Seltzer saw SAGE come into its own, with a goal that was unusual for its time: “Ken, from the very beginning, envisioned SAGE as something that could be national. He really stood out as someone with a larger vision.”
Before the AIDS crisis, “We were basically financed from individual contributors. Other civil rights and human rights organizations were getting foundation grants, but in the late ’70s and early ’80s, we weren’t. Funding our community was put solely on our backs,” Seltzer says.
Like many nonprofits, SAGE is still dependent on individual contributors. But as it has grown into the national and intergenerational organization that Ken Dawson envisioned, it has also grown increasingly able to win grants to fulfill its mission.
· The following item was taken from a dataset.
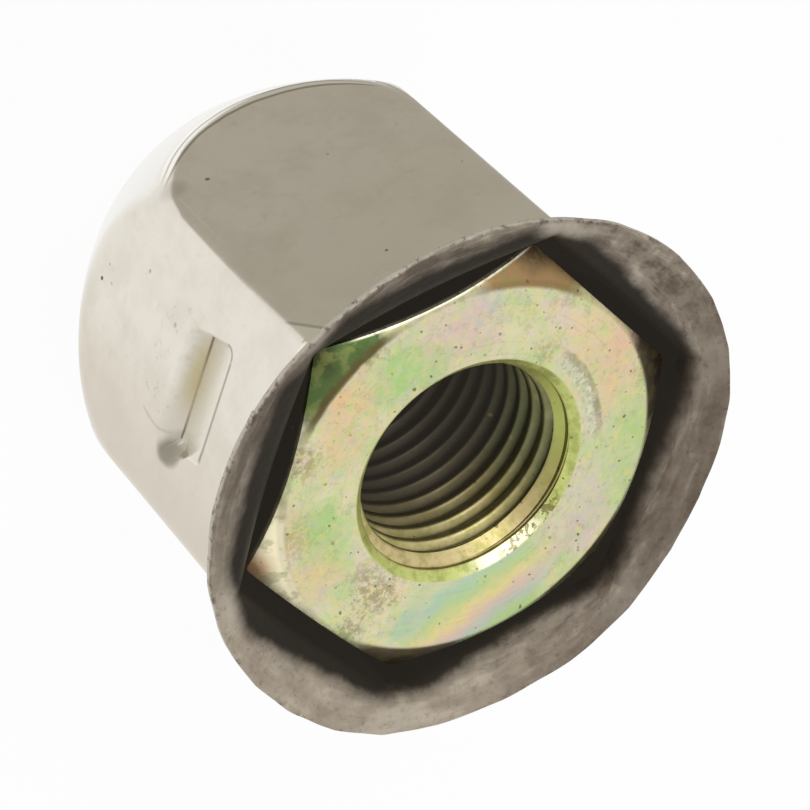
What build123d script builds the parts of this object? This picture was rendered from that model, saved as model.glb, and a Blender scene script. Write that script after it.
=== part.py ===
from build123d import *
import os
from math import cos, pi, radians, sin, tan

# Capped hex jam nut: a plated steel hex nut held in a drawn sheet cap.
# The part stands on the flat of its domed crown, at the origin, with the nut's mouth facing +Z.
# One staked flat of the cap faces -Y. All lengths are in millimetres and all angles in degrees.

# Thread: 1/2-20 UNF, bored to its minor diameter, with a short lead-in ring under the countersink
thread_minor_diameter = 11.50
lead_in_diameter = 12.56
lead_in_depth = 0.30
countersink_diameter = 13.56
countersink_angle = 45.0

# Hex nut
nut_across_flats = 22.225
nut_length = 16.0
nut_recess = 1.0
nut_face_diameter = 21.9
nut_chamfer_angle = 33.0
pocket_clearance = 0.05

# Cap: drawn sheet with a hex skirt
cap_height = 28.7
cap_across_flats = 25.4
cap_wall = 0.70
cap_corner_radius = 1.20

# Cap: dome and crown. The dome springs from a circle outside the skirt's corners.
dome_margin = 1.80
dome_depth = 21.9
crown_radius = 7.25
crown_flat_radius = 4.6
flat_blend_radius = 0.80

# Cap: flange round the mouth
flange_radius = 15.49
flange_dish_angle = 15.0
flange_bend_radius = 0.60

# The trimmed rim isn't quite round. Each lobe is (waves round the rim, height, direction).
rim_lobes = (
    (1, 0.22, 15.0),
    (2, 0.20, -47.0),
    (3, 0.11, 26.0),
    (4, 0.02, -10.0),
    (5, 0.05, -20.0),
    (6, 0.03, -8.0),
    (7, 0.04, 0.0),
)
rim_points = 48

# Stakes: lopsided V dents pressed into every other flat, until they bite the nut
stake_count = 3
stake_length = 7.2
stake_offset = -0.2
stake_flange_ramp = 3.5
stake_dome_ramp = 0.8
stake_crease_depth = 10.15
stake_end_inset = 0.5
stake_bite = 0.10

# Worked out from the sizes above
hex_sides = 6
corner_ratio = 1 / cos(pi / hex_sides)
dome_base_radius = cap_across_flats / 2 * corner_ratio + dome_margin
nut_top = cap_height - nut_recess
nut_bottom = nut_top - nut_length
cap_inner_flats = cap_across_flats - 2 * cap_wall
stake_depth = (cap_inner_flats - nut_across_flats) / 2 + stake_bite
crease_height = cap_height - stake_crease_depth
sheet_rise = cap_wall / cos(radians(flange_dish_angle))
overrun = 2.0


def hex_prism(across_flats, bottom, top, corner_radius=0.0):
    """A hex bar along Z with a flat on -Y and, if asked, rounded corners."""
    outline = RegularPolygon(across_flats / 2, hex_sides, major_radius=False, rotation=0)
    if corner_radius > 0:
        outline = fillet(outline.vertices(), corner_radius)
    return Pos(0, 0, bottom) * extrude(outline, top - bottom)


def turned(*outline):
    """A solid turned about Z from a closed outline of (radius, height) points."""
    return revolve(Plane.YZ * make_face(Polyline(*outline, close=True)), Axis.Z)


def dome_form(inset):
    """The turned form of the dome and crown, moved inwards by a sheet thickness."""
    run = dome_base_radius - crown_flat_radius
    rise = dome_depth - crown_radius
    shoulder_radius = (run**2 + rise**2 - crown_radius**2) / (2 * (run - crown_radius))
    shoulder_centre = Vector(dome_base_radius - shoulder_radius, dome_depth)
    crown_centre = Vector(crown_flat_radius, crown_radius)
    to_meeting = (crown_centre - shoulder_centre).normalized()
    to_shoulder_middle = (to_meeting + Vector(1, 0)).normalized()
    to_crown_middle = (to_meeting + Vector(0, -1)).normalized()

    flat_end = (crown_flat_radius, inset)
    crown_middle = crown_centre + to_crown_middle * (crown_radius - inset)
    meeting = crown_centre + to_meeting * (crown_radius - inset)
    shoulder_middle = shoulder_centre + to_shoulder_middle * (shoulder_radius - inset)
    spring = (dome_base_radius - inset, dome_depth)
    top = cap_height + overrun

    outline = Wire([
        Line((0, inset), flat_end),
        ThreePointArc(flat_end, crown_middle, meeting),
        ThreePointArc(meeting, shoulder_middle, spring),
        Line(spring, (spring[0], top)),
        Line((spring[0], top), (0, top)),
        Line((0, top), (0, inset)),
    ])
    return revolve(Plane.YZ * make_face(outline), Axis.Z)


def dish_height(radius):
    """Height of the flange's upper surface at a radius."""
    return cap_height - (flange_radius - radius) * tan(radians(flange_dish_angle))


def rim_outline():
    """The slightly uneven outline that the flange is trimmed to."""
    points = []
    for step in range(rim_points):
        turn = 2 * pi * step / rim_points
        radius = flange_radius
        for waves, height, direction in rim_lobes:
            radius += height * cos(waves * (turn - radians(direction)))
        points.append((radius * cos(turn), radius * sin(turn)))
    return make_face(Spline(*points, periodic=True))


def stake_wedge(length, depth):
    """A roof-shaped wedge: its base lies on XZ at y = 0 and its ridge, along X, at y = depth."""
    ramps = Polyline((0, -stake_dome_ramp), (0, stake_flange_ramp), (depth, 0), close=True)
    across = extrude(Plane.YZ * make_face(ramps), length / 2, both=True)
    half_length = length / 2
    half_ridge = half_length - stake_end_inset
    ends = Polyline(
        (-half_length, 0), (half_length, 0), (half_ridge, depth), (-half_ridge, depth), close=True
    )
    along = extrude(make_face(ends), stake_flange_ramp + stake_dome_ramp, both=True)
    return across & along


def on_staked_flats(solid, across_flats):
    """Copies of a wedge on every other flat, starting with the one that faces -Y."""
    placed = Pos(stake_offset, -across_flats / 2, crease_height) * solid
    return [Rot(0, 0, 360 / stake_count * index) * placed for index in range(stake_count)]


def hex_nut():
    """The steel nut: a chamfered hex with a bore, countersinks and stake pockets."""
    face_radius = nut_face_diameter / 2
    reach = nut_across_flats
    drop = (reach - face_radius) * tan(radians(nut_chamfer_angle))
    blank = hex_prism(nut_across_flats, nut_bottom, nut_top)
    blank &= turned(
        (0, nut_bottom), (face_radius, nut_bottom), (reach, nut_bottom + drop),
        (reach, nut_top - drop), (face_radius, nut_top), (0, nut_top),
    )

    bore_radius = thread_minor_diameter / 2
    mouth_radius = countersink_diameter / 2
    lead_in_radius = lead_in_diameter / 2
    slope = tan(radians(countersink_angle))
    mouth_depth = (mouth_radius - lead_in_radius) * slope
    ring_bottom = nut_top - mouth_depth - lead_in_depth
    tail_depth = (mouth_radius - bore_radius) * slope
    hole = turned(
        (0, nut_bottom - overrun), (mouth_radius, nut_bottom - overrun), (mouth_radius, nut_bottom),
        (bore_radius, nut_bottom + tail_depth),
        (bore_radius, ring_bottom - (lead_in_radius - bore_radius) * slope),
        (lead_in_radius, ring_bottom), (lead_in_radius, nut_top - mouth_depth),
        (mouth_radius, nut_top), (mouth_radius, nut_top + overrun), (0, nut_top + overrun),
    )
    pocket = stake_wedge(stake_length + 2 * pocket_clearance, stake_depth)
    pockets = on_staked_flats(Pos(0, pocket_clearance, 0) * pocket, cap_inner_flats)
    return blank - hole - pockets


def skirt_and_dome(inset):
    """The closed hex form of the cap without its flange, moved inwards by a sheet thickness."""
    skirt = hex_prism(
        cap_across_flats - 2 * inset, 0, cap_height + overrun, cap_corner_radius - inset
    )
    return skirt & dome_form(inset)


def dish(lower, upper):
    """A shallow cone-shaped plate between two offsets from the flange's upper surface."""
    reach = flange_radius + overrun
    return turned(
        (0, dish_height(0) + lower), (reach, dish_height(reach) + lower),
        (reach, dish_height(reach) + upper), (0, dish_height(0) + upper),
    )


def edges_inside(solid, low, high, reach):
    """The edges whose middles lie between two heights and within a radius of Z."""
    found = []
    for edge in solid.edges():
        middle = edge.center()
        if low < middle.Z < high and Vector(middle.X, middle.Y).length < reach:
            found.append(edge)
    return found


def bent_out(form, across_flats, offset, radius):
    """Rounds the corner where a hex form meets a plate offset from the flange's upper surface."""
    at_flats = dish_height(across_flats / 2) + offset
    at_corners = dish_height(across_flats / 2 * corner_ratio) + offset
    slack = sheet_rise / 2
    bend = edges_inside(form, at_flats - slack, at_corners + slack, across_flats / 2 * corner_ratio)
    return fillet(bend, radius)


def cap_outside():
    """The cap's outer form: crown, skirt and, after a bend, the underside of the flange."""
    hub = skirt_and_dome(0)
    blend = edges_inside(hub, crown_radius, dome_depth, cap_across_flats)
    hub = fillet(blend, flat_blend_radius) - dish(-sheet_rise / 2, cap_height)
    plate = dish(-sheet_rise, 0)
    form = bent_out(hub + plate, cap_across_flats, -sheet_rise, flange_bend_radius)
    return form - on_staked_flats(stake_wedge(stake_length, stake_depth), cap_across_flats)


def cap_inside():
    """The space inside the cap, with the bend up to the flange's dished upper surface."""
    room = skirt_and_dome(cap_wall) + dish(0, cap_height)
    form = bent_out(room, cap_inner_flats, 0, flange_bend_radius + cap_wall)
    return form - on_staked_flats(stake_wedge(stake_length, stake_depth), cap_inner_flats)


def cap():
    """The drawn sheet cap, staked and trimmed to its uneven rim."""
    sheet = cap_outside() - cap_inside()
    return sheet & extrude(rim_outline(), cap_height + overrun)


def main():
    """Build both pieces and write one STEP file for each."""
    os.makedirs("parts", exist_ok=True)
    export_step(hex_nut(), "parts/hex_nut.step")
    export_step(cap(), "parts/cap.step")


if __name__ == "__main__":
    main()
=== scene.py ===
"""A capped hex jam nut: a yellow-plated hex nut staked inside a drawn stainless sheet cap."""
import logging
from contextlib import contextmanager
from dataclasses import dataclass
from enum import Enum
from functools import partialmethod
from math import atan2, cos, hypot, pi, radians, sin, sqrt, tan
from typing import Callable, Iterator, Sequence, Union

import bmesh
import bpy
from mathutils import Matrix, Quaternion, Vector, noise


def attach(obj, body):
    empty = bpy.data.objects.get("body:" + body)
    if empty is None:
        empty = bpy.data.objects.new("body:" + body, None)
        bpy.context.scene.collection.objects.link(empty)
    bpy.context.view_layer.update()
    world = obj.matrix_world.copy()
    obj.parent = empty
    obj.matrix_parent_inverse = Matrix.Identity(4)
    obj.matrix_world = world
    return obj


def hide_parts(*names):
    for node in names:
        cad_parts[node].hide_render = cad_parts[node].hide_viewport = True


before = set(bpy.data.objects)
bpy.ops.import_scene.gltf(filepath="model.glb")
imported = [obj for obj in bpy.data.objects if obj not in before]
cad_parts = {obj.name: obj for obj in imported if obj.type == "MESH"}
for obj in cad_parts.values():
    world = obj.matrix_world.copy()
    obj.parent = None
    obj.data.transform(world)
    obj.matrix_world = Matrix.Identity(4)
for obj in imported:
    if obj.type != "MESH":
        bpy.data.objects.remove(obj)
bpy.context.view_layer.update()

MM = 0.001
FULL_TURN = 2 * pi
HEX_SIDES = 6
SIDE_TURN = FULL_TURN / HEX_SIDES
STAKE_COUNT = 3
WELD = 1e-4
FINE_WELD = 1e-5
BLACK = (0.0, 0.0, 0.0)
CLOUD_STEP = (17.3, -9.1, 5.7)
SPECK_STEP = (3.1, 7.7, -4.3)

log = logging.getLogger("capped_nut")

Point2 = tuple[float, float]
Point3 = tuple[float, float, float]
Colour = tuple[float, float, float]


class Plating(Enum):
    """The material slots of the record."""

    YELLOW_ZINC = "yellow_zinc_steel"
    STAINLESS = "stainless_sheet"


def srgb(red: int, green: int, blue: int) -> Colour:
    """Linear colour of an 8-bit display colour.

    Args:
        red: Red from 0 to 255.
        green: Green from 0 to 255.
        blue: Blue from 0 to 255.

    Returns:
        The three linear components.
    """
    def linear(level: int) -> float:
        """One linear component."""
        share = level / 255
        return share / 12.92 if share <= 0.04045 else ((share + 0.055) / 1.055) ** 2.4

    return (linear(red), linear(green), linear(blue))


# ----------------------------------------------------------------------------
# Modelling helpers. Pieces are modelled in millimetres and shrunk to metres last.
# ----------------------------------------------------------------------------

def choose(piece: bpy.types.Object) -> None:
    """Selects one piece alone and makes it the active object.

    Args:
        piece: The object.
    """
    bpy.ops.object.select_all(action="DESELECT")
    piece.select_set(True)
    bpy.context.view_layer.objects.active = piece


def settle(piece: bpy.types.Object) -> None:
    """Applies a piece's own place, turn and scale to its mesh."""
    choose(piece)
    bpy.ops.object.transform_apply(location=True, rotation=True, scale=True)


def added(add: Callable[..., object], name: str, **settings: object) -> bpy.types.Object:
    """Adds a mesh object with nothing else selected, and names it.

    Args:
        add: One of Blender's operators that add a mesh.
        name: The new object's name.
        settings: What the operator takes.

    Returns:
        The new object.
    """
    bpy.ops.object.select_all(action="DESELECT")
    add(**settings)
    piece = bpy.context.active_object
    piece.name = name
    return piece


@contextmanager
def editing(piece: bpy.types.Object) -> Iterator[None]:
    """Edit mode on one piece, with nothing selected at the start.

    Args:
        piece: The mesh object to edit.
    """
    choose(piece)
    bpy.ops.object.mode_set(mode="EDIT")
    bpy.ops.mesh.select_all(action="DESELECT")
    try:
        yield
    finally:
        bpy.ops.object.mode_set(mode="OBJECT")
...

Achebe (formerly known as Betty) Powell, one of the founders of the Astraea Lesbian Foundation for Justice, was connected to SAGE in the 1990s by Amber Hollibaugh. As a consultant, Powell worked to bring racial diversity to SAGE, which meant having a racially diverse workforce as well as reaching and serving racially diverse LGBT elders.
“Similar to many other organizations at the time, SAGE came to a point where it needed to deal head-on with race. I was tasked with trying to help them assess diversity needs. There were growing pains, but we needed to be in there where the wounds were.”
In her work, Powell emphasized the power of intersectionality. “All of our movements—the black civil rights movement, the women’s movement, and the LGBT movement—were so important to link to each other. It’s critical for the long game. It’s about human rights, and we need to work in that context to make this movement much larger than just us,” Powell says.
“It’s the continuing work of our current and future leaders to think in this visionary way, because we have to secure the rights of us all on this planet. We can never stop bending the arc of history toward justice—for all of us.”